Sheriff’s new K9 put on display Tuesday

The Lee County Sheriff's Department's newest deputy "Gunner" takes down its other newest deputy Jordan Maug, during a demonstration Tuesday morning after the Lee County Supervisor's meeting. Photo by Chuck Vandenberg/PCC.

BY CHUCK VANDENBERG
PCC EDITOR

MONTROSE – First impressions last and the Lee County Sheriff’s Department’s new K9 animal left an impression with those in attendance for a demonstration on Tuesday morning outside the sheriff’s office in Montrose.

Chris Kearns, the chairman of the Lee County K9 Association meandered over behind the sheriff’s garage where Dep. Uriah Wheatley was prepping his new partner Gunner for the demonstration. The Lee County Supervisors were on hand and several other members of the public were invited out after the supervisors regular meeting.

Gunner quickly let Kearns know he was in the wrong place and Kearns quickly rejoined the gathering for the demonstration.

“The other dog, when I first went up to him, kind of walked around and sniffed me and went back and I knew something wasn’t right,” Kearns said. “That’s more of the reaction I would expect.”

As part of the demonstration, Chief Deputy Will Conlee had a volunteer hold a pen in his hand for about a minute and then placed the pen out in a field next to the office building.

Wheatley brought his new partner around the other side of the garage on about a 10-foot leather lead and being held in close proximity.  The two walked into the field about halfway and then Wheatley gave a command to search. Gunner found the pen in about 20 seconds.

The duo showcased Gunner’s nose for narcotics. Deputies had placed about a tablespoon of marijuana in a cellophane wrap and stashed it inside the door compartment of a vehicle that was parked in the field. Wheatley walked Gunner around two vehicles and Gunner sniffed and sat right by the driver’s side front door in what was is called “passive identification”. Wheatley opened the door and pulled out the small amount of marijuana that the German Shepherd had indicated.

At each step as a reward for achieving the right response, Gunner was given an orange ball to chew on. There were no treats or snacks, but a simple orange ball.

“That’s called ‘Ball Drive”,” Wheatley said after the demonstration. “That’s how you know a dog’s going to work. If he’ll be motivated by chasing the ball. If he doesn’t want to chase the ball, he may not have the right instincts and then it becomes the reward for work.”
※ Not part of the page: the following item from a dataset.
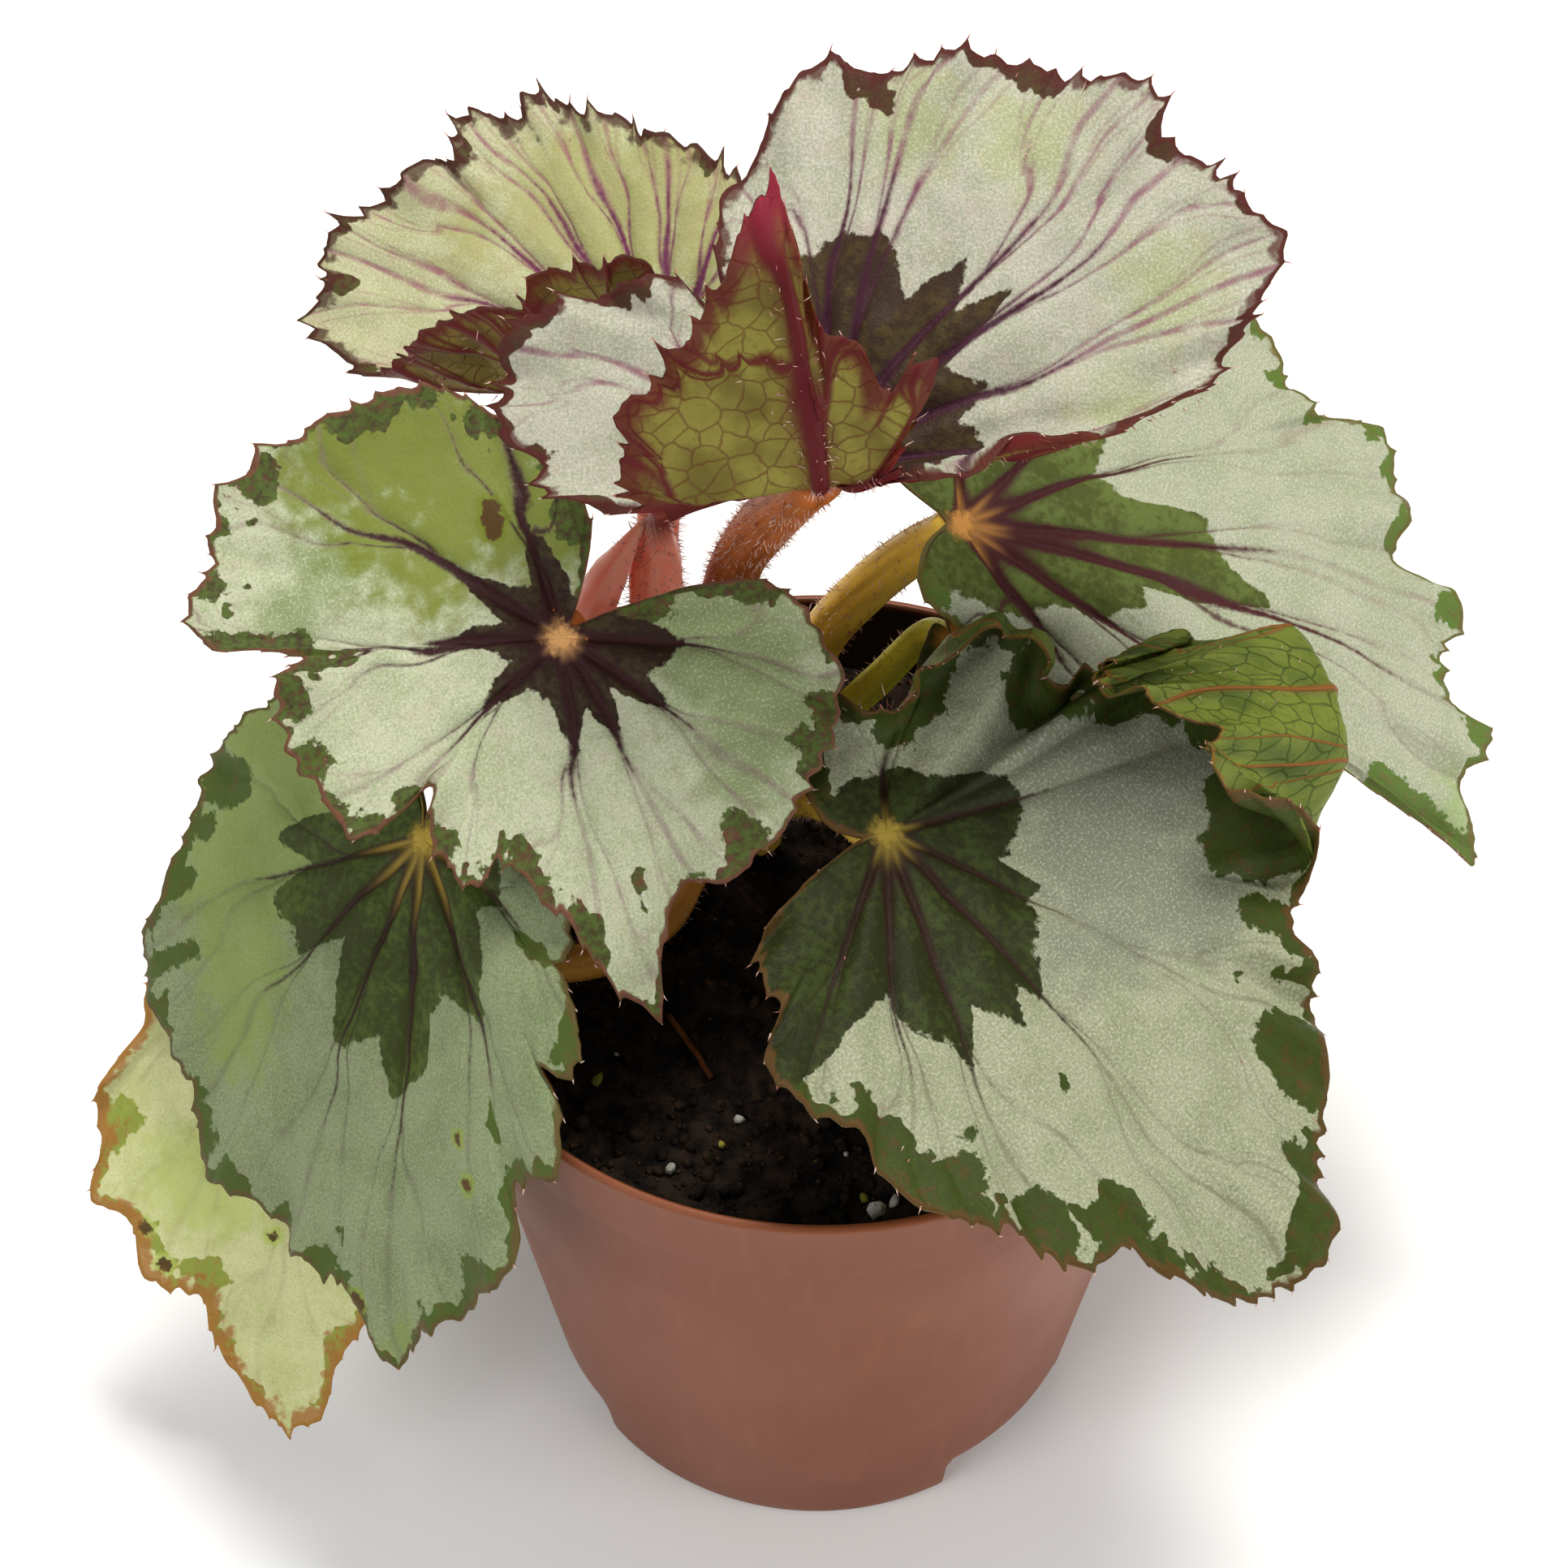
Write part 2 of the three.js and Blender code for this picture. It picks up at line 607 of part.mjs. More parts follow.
function potGeometry() {
  const collarFoot = POT_HEIGHT - COLLAR_HEIGHT;
  const floorTop = FLOOR_THICKNESS;
  let pot = solidOf(turned([
    [0, 0],
    [BASE_RADIUS - 1.4, 0],
    [BASE_RADIUS, 1.6],
    [wallRadius(collarFoot), collarFoot],
    [wallRadius(collarFoot) + COLLAR_STEP, collarFoot + 0.9],
    [RIM_RADIUS, POT_HEIGHT - 1],
    [RIM_RADIUS - 0.4, POT_HEIGHT],
    [RIM_RADIUS - WALL - 0.4, POT_HEIGHT],
    [RIM_RADIUS - WALL - 0.8, POT_HEIGHT - 1],
    [wallRadius(collarFoot) - WALL, collarFoot],
    [wallRadius(floorTop + 1) - WALL - 0.2, floorTop + 1],
    [wallRadius(floorTop) - WALL - 1.2, floorTop],
    [0, floorTop],
  ], POT_SIDES));
  for (let i = 0; i < DRAIN_COUNT; i += 1) {
    const angle = FIRST_DRAIN_ANGLE + (360 / DRAIN_COUNT) * i;
    const depth = 12;
    const cutter = new THREE.BoxGeometry(depth, DRAIN_WIDTH, DRAIN_HEIGHT * 2)
      .translate(depth / 2, 0, 0)
      .rotateY(radians(-DRAIN_SLOPE))
      .translate(DRAIN_DISTANCE, 0, 0)
      .rotateZ(radians(angle));
    pot = pot.subtract(solidOf(cutter));
    const hole = new THREE.CylinderGeometry(DRAIN_HOLE_RADIUS, DRAIN_HOLE_RADIUS, 12, 12)
      .rotateX(Math.PI / 2)
      .translate(DRAIN_DISTANCE - DRAIN_HOLE_INSET, 0, floorTop)
      .rotateZ(radians(angle));
    pot = pot.subtract(solidOf(hole));
  }
  return geometryOf(pot);
}

// Repeatable random numbers between 0 and 1.
function randomSource(seed) {
  let state = seed;
  return () => {
    state = (state * 1664525 + 1013904223) % 4294967296;
    return state / 4294967296;
  };
}

function soilGeometry() {
  const random = randomSource(SOIL_SEED);
  const floor = FLOOR_THICKNESS + CLEARANCE;
  const bottomRadius = wallRadius(floor) - WALL - 1.6;
  const topRadius = wallRadius(SOIL_LEVEL - 4) - WALL - CLEARANCE - 0.5;
  const points = [new THREE.Vector3(0, 0, SOIL_LEVEL + SOIL_MOUND)];
  for (let ring = 1; ring <= SOIL_RINGS; ring += 1) {
    const share = ring / SOIL_RINGS;
    const rough = ring === SOIL_RINGS ? 0.3 : SOIL_ROUGHNESS;
    for (let i = 0; i < POT_SIDES; i += 1) {
      const angle = (2 * Math.PI * i) / POT_SIDES;
      const height = SOIL_LEVEL + SOIL_MOUND * (1 - share * share) + (random() * 2 - 1) * rough;
      const radius = topRadius * share;
      points.push(new THREE.Vector3(Math.cos(angle) * radius, Math.sin(angle) * radius, height));
    }
  }
  for (let i = 0; i < POT_SIDES; i += 1) {
    const angle = (2 * Math.PI * i) / POT_SIDES;
    points.push(new THREE.Vector3(
      Math.cos(angle) * bottomRadius,
      Math.sin(angle) * bottomRadius,
      floor,
    ));
  }
  const bottom = points.push(new THREE.Vector3(0, 0, floor)) - 1;
  const at = (ring, i) => 1 + ring * POT_SIDES + (i % POT_SIDES);
  const index = [];
  for (let i = 0; i < POT_SIDES; i += 1) {
    index.push(0, at(0, i), at(0, i + 1));
    for (let ring = 0; ring < SOIL_RINGS; ring += 1) {
      index.push(at(ring, i), at(ring + 1, i), at(ring + 1, i + 1));
      index.push(at(ring, i), at(ring + 1, i + 1), at(ring, i + 1));
    }
    index.push(bottom, at(SOIL_RINGS, i + 1), at(SOIL_RINGS, i));
  }
  let soil = solidOf(indexedGeometry(points, index));
  const feet = [...Object.values(STALKS), YOUNG_LEAF];
  for (const { path, radii } of feet) {
    const [x, y, bottomZ] = footOf(path[0]);
    const height = STALK_DEPTH * 2;
    const hole = new THREE.CylinderGeometry(radii[0] + 0.5, radii[0] + 0.5, height, 12)
      .rotateX(Math.PI / 2)
      .translate(x, y, bottomZ - CLEARANCE + height / 2);
    soil = soil.subtract(solidOf(hole));
  }
  return geometryOf(soil);
}

// ---------------------------------------------------------------- assembly

function named(name, geometry, color, roughness) {
  const material = new THREE.MeshStandardMaterial({ color, roughness, metalness: 0 });
  const mesh = new THREE.Mesh(geometry, material);
  mesh.name = name;
  return mesh;
}

const plant = new THREE.Group();
plant.add(named('pot', potGeometry(), COLOURS.pot, 0.55));
plant.add(named('soil', soilGeometry(), COLOURS.soil, 0.95));
for (const name of Object.keys(LEAVES)) {
  plant.add(named(`leaf_${name}`, leafBlade(LEAVES[name]), LEAF_COLOURS[name], 0.6));
  plant.add(named(`stalk_${name}`, stalkGeometry(name), STALK_COLOURS[name], 0.6));
}
plant.add(named('young_leaf', youngLeafGeometry(), COLOURS.pink, 0.6));

export default plant;
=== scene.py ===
"""Potted rex begonia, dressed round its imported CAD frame.

Eight silver-marked leaves, their hairy stalks, the young rolled leaf, the peat soil and
the round nursery pot are built as numpy surfaces in millimetres and put into Blender in
metres, each where its CAD node stands. Colours and patterns are procedural.
"""
import logging
import math
from dataclasses import dataclass
from enum import Enum

import bpy
import numpy as np
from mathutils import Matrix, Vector


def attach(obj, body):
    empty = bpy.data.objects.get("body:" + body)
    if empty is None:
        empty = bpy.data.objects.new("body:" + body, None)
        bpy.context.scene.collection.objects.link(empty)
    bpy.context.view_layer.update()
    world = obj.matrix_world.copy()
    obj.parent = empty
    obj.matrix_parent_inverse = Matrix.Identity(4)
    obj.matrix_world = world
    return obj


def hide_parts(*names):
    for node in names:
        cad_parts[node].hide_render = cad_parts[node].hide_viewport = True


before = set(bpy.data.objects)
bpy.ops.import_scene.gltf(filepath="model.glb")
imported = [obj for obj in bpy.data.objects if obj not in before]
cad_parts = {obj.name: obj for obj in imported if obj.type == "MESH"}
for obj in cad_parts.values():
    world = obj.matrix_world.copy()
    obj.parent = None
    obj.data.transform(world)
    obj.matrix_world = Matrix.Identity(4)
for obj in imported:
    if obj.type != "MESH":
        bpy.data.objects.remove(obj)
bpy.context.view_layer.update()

LOG = logging.getLogger("begonia")
MM = 0.001
BLADE_UNIT = 100.0  # millimetres of flat leaf or stalk skin to one unit of a UV map
LATTICE = 64  # random numbers each way in a noise table, and in a table of forks

Array = np.ndarray
Points = tuple[tuple[float, ...], ...]
NO_FACES = np.zeros((0, 3), int)


class Slot(Enum):
    """The record's finishes, one of which is passed with each new piece."""

    POT = "pot_plastic"
    SOIL = "soil"
    SILVER = "leaf_silver"
    PALE = "leaf_pale"
    GREEN = "leaf_green"
    RED = "stalk_red"
    PINK = "stalk_pink"
    OCHRE = "stalk_ochre"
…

Then, newly sworn in Deputy Jordan Maug was “tasked” with putting on a training sleeve and was told to come at Wheatley with a weapon. When he got about 30 feet from Wheatley, Gunner was tugging at the lead and when Maug approached 20 feet, Gunner was up on his hind legs tugging at the lead.

While Wheatley warned Maug not to come any closer, Maug continued with the training exercise and Wheatley released the animal and it went to work on the arm of Maug.

Wheatley said the training with the dog is done daily beginning at 7 a.m. and the dog has already been used in cases with the sheriff’s department, although he couldn’t elaborate on what the dog had been used for. He said it took less than three days to see that Gunner would be a better fit for the department than the previous animal because of his activity levels and alertness.

It was also announced that a second dog has also been purchased by the department and will be assigned to Dep. Dakota Foley who works the night shift.

Foley said the new dog could be in his hands by October 31 and could be ready to join the department by December He credited the response of the public for the department being able to come up with the K9 team. The second animal will also be a multi-purpose dog.

“The citizens have to take a lot of the credit for this. If it wasn’t for them, this wouldn’t be possible,” Foley said.

The K9 Association was formed at the end of last year and has been holding fundraisers with any social groups, businesses, and schools and has been applying for grants on behalf of the program to raise money to purchase, house, train, and feed the animals in the program.

Sheriff Stacy Weber said the demonstration wasn’t to show the vicious side of the animal, but to show that Gunner is there to protect the deputy first and foremost, and then to help with other law enforcement duties.

“People need to know that this isn’t about how vicious he can be, but that he’s here to protect that deputy and I think you all have seen today you don’t go up to Deputy Wheatley without his permission.”